## WORK TO DO:
Quote, with no changes, the lines that run from the top of the material to the line with "# X runs across", both included.

* * *

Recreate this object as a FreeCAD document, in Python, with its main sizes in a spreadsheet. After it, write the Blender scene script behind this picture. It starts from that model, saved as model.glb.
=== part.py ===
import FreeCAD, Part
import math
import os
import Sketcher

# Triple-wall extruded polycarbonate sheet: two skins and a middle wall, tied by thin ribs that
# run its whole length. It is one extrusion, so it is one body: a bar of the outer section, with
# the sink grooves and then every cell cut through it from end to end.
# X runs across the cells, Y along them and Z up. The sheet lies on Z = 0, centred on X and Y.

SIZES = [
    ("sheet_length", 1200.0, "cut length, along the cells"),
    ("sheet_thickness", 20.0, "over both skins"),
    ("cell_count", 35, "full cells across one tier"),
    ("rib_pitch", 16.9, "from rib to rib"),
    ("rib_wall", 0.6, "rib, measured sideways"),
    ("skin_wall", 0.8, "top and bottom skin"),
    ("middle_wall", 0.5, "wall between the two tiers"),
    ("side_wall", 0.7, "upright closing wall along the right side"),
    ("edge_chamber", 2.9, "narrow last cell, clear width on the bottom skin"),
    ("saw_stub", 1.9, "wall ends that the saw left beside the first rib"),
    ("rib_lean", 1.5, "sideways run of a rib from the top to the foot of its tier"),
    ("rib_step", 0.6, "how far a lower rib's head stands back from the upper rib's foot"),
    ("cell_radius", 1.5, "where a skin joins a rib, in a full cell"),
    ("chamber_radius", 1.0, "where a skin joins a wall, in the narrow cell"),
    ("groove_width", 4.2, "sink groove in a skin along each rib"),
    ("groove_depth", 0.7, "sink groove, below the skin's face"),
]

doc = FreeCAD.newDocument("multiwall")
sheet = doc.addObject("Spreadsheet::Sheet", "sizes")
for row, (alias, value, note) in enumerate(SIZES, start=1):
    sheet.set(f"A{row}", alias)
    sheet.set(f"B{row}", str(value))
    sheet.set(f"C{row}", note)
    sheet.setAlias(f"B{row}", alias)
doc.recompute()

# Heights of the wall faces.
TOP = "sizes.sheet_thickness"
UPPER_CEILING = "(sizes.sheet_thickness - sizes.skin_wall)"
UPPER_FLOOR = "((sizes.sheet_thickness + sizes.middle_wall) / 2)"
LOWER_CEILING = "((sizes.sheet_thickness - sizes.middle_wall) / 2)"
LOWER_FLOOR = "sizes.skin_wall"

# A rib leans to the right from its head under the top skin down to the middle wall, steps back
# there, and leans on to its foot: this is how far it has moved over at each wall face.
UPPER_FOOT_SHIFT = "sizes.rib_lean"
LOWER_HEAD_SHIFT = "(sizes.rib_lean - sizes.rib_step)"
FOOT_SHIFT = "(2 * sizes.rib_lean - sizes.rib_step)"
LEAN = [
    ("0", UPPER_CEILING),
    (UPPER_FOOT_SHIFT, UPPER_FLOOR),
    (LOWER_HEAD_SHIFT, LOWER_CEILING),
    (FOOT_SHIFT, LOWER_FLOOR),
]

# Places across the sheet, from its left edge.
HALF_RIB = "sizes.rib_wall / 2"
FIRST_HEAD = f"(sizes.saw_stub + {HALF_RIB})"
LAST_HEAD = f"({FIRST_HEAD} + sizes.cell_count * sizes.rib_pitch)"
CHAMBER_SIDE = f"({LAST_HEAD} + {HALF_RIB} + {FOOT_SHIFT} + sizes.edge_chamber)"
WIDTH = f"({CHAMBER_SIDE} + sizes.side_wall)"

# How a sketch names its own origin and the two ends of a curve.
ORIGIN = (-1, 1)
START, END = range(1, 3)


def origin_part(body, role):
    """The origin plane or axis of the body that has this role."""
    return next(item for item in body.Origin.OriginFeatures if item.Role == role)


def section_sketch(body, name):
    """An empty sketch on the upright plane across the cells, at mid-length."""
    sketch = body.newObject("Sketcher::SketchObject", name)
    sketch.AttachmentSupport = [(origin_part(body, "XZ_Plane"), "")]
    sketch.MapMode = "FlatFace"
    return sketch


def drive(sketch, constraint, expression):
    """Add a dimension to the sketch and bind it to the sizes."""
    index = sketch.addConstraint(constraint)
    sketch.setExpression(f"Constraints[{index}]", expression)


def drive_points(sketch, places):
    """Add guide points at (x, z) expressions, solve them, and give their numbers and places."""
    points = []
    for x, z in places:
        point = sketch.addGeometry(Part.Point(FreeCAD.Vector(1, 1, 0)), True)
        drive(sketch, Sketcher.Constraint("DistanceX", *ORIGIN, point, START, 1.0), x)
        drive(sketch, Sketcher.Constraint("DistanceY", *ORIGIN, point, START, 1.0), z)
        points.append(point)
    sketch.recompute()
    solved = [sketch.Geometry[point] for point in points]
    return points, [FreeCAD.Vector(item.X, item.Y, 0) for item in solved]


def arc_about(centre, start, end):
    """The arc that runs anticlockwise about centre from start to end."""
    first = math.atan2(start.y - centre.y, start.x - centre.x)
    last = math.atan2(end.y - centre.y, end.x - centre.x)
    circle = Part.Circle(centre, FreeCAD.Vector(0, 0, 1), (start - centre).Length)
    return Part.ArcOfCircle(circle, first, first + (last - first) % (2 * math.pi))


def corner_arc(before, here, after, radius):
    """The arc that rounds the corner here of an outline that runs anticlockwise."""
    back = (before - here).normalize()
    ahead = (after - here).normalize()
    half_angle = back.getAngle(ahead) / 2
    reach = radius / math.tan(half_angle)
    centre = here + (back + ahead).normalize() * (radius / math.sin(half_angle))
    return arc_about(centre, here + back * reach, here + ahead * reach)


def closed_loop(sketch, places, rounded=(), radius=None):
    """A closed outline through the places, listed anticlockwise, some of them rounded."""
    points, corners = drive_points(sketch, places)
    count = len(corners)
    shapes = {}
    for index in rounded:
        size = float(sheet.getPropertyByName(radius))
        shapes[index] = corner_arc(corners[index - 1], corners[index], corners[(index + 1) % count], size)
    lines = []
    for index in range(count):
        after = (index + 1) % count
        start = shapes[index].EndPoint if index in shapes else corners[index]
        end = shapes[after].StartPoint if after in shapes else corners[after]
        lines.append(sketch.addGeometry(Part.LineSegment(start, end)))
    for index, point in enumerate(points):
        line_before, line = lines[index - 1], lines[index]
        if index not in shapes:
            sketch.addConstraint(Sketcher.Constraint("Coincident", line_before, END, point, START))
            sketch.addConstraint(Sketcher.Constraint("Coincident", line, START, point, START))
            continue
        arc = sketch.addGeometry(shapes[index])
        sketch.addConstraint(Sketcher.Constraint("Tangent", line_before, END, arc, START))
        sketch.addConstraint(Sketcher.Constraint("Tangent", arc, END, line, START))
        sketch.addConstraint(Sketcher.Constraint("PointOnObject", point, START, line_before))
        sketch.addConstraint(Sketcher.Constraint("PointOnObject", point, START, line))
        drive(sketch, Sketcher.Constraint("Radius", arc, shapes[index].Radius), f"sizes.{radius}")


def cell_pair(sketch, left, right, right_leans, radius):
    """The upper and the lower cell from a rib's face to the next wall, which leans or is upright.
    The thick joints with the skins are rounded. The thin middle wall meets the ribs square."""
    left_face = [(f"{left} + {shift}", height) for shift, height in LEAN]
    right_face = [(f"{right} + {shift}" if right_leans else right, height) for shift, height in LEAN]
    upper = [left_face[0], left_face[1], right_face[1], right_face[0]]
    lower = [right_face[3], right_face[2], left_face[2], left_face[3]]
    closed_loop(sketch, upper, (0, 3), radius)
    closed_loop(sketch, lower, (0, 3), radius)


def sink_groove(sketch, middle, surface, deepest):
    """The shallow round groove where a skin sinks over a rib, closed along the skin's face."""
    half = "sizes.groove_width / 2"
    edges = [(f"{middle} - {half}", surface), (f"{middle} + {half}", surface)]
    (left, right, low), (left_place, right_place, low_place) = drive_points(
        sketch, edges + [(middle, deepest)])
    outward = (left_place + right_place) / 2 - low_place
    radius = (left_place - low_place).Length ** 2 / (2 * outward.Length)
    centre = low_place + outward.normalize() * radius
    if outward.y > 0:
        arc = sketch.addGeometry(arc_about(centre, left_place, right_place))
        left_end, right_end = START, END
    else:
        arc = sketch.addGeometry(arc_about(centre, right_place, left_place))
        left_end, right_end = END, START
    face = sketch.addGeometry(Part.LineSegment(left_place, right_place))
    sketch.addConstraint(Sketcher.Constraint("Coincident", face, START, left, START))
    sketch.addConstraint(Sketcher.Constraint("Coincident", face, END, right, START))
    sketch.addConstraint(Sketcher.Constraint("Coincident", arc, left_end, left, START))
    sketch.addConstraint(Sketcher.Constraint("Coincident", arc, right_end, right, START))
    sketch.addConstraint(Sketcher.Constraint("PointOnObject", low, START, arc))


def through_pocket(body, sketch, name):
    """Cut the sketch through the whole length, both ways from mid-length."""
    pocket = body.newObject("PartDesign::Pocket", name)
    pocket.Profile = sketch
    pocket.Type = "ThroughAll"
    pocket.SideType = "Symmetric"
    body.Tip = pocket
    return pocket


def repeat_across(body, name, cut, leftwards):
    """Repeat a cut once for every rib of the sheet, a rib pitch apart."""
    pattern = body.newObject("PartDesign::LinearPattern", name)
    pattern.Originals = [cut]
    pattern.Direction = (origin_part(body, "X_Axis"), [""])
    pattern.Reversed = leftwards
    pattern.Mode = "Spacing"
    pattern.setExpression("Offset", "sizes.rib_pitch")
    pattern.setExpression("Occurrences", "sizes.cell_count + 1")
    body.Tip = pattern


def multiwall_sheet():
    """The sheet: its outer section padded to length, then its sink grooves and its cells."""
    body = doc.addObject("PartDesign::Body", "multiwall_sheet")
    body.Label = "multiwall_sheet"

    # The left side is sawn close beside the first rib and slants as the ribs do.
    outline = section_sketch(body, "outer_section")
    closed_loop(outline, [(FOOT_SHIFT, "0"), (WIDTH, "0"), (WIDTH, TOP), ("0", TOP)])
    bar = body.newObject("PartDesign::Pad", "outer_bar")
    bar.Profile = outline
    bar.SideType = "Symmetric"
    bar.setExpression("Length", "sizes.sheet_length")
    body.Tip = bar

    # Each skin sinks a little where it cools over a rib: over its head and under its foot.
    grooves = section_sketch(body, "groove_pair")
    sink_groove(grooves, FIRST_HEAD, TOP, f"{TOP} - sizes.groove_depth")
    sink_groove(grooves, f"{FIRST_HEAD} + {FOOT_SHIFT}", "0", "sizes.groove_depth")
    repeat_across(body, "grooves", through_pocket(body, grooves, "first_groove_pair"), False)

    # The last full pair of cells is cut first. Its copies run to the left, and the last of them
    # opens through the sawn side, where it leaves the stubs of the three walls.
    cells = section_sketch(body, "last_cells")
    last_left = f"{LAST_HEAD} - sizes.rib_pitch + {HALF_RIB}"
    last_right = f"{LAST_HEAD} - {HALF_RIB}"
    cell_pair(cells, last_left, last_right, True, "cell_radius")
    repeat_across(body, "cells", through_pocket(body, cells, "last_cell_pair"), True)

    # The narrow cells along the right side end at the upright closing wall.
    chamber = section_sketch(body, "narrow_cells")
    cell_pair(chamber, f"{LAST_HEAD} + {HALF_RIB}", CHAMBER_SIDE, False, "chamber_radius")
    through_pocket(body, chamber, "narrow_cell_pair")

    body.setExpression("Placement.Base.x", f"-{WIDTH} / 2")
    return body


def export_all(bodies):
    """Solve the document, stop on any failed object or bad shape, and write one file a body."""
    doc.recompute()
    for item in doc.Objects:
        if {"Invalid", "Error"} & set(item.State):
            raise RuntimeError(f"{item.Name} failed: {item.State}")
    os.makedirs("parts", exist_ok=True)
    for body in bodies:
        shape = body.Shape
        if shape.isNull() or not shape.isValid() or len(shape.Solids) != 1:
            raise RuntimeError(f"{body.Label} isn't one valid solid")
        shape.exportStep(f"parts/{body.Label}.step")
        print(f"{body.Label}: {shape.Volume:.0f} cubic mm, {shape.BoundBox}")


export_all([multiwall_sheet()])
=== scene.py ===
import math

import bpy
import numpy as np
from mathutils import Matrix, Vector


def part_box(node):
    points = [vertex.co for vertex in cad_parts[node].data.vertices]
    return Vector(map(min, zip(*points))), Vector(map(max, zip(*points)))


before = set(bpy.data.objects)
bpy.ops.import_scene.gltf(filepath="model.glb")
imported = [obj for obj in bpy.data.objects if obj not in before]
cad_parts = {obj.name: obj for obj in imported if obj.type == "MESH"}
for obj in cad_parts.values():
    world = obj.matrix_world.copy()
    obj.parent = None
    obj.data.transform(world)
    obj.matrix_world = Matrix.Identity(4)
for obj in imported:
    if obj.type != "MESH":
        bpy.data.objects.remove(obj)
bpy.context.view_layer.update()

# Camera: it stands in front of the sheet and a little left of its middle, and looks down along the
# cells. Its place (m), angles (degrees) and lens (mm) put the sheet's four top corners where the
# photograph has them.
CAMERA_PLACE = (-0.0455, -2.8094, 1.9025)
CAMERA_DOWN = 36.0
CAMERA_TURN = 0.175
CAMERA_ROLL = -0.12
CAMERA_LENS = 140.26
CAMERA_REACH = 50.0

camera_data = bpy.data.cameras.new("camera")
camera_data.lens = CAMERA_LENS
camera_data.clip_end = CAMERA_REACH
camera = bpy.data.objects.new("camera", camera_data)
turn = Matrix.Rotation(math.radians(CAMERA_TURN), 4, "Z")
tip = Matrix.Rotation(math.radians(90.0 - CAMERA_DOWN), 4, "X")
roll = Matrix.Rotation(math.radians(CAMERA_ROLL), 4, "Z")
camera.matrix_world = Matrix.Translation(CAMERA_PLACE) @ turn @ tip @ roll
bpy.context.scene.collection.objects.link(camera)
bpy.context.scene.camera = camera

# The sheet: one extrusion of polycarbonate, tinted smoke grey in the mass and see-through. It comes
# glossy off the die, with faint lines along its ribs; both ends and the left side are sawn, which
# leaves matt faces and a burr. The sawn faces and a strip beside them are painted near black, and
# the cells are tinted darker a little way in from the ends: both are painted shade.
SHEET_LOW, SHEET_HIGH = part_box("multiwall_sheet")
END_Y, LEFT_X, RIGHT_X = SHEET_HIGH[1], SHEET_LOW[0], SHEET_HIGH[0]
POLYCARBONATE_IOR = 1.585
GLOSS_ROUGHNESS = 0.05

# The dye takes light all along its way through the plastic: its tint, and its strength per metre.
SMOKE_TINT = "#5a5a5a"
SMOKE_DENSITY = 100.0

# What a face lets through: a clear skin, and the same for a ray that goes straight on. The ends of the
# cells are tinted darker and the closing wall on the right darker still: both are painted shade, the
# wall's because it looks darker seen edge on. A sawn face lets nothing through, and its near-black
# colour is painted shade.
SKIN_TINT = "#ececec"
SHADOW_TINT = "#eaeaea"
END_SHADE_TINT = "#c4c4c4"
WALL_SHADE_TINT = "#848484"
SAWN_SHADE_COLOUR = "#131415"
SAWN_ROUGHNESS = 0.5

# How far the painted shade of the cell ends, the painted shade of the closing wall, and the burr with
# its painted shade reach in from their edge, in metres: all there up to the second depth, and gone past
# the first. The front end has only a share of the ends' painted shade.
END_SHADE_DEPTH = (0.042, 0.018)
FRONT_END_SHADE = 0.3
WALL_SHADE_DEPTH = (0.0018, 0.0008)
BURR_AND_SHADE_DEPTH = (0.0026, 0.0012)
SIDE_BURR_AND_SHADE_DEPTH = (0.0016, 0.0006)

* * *

## ANSWER TO THE PROBLEM:
Recreate this object as a FreeCAD document, in Python, with its main sizes in a spreadsheet. After it, write the Blender scene script behind this picture. It starts from that model, saved as model.glb.
=== part.py ===
import FreeCAD, Part
import math
import os
import Sketcher

# Triple-wall extruded polycarbonate sheet: two skins and a middle wall, tied by thin ribs that
# run its whole length. It is one extrusion, so it is one body: a bar of the outer section, with
# the sink grooves and then every cell cut through it from end to end.
# X runs across the cells, Y along them and Z up. The sheet lies on Z = 0, centred on X and Y.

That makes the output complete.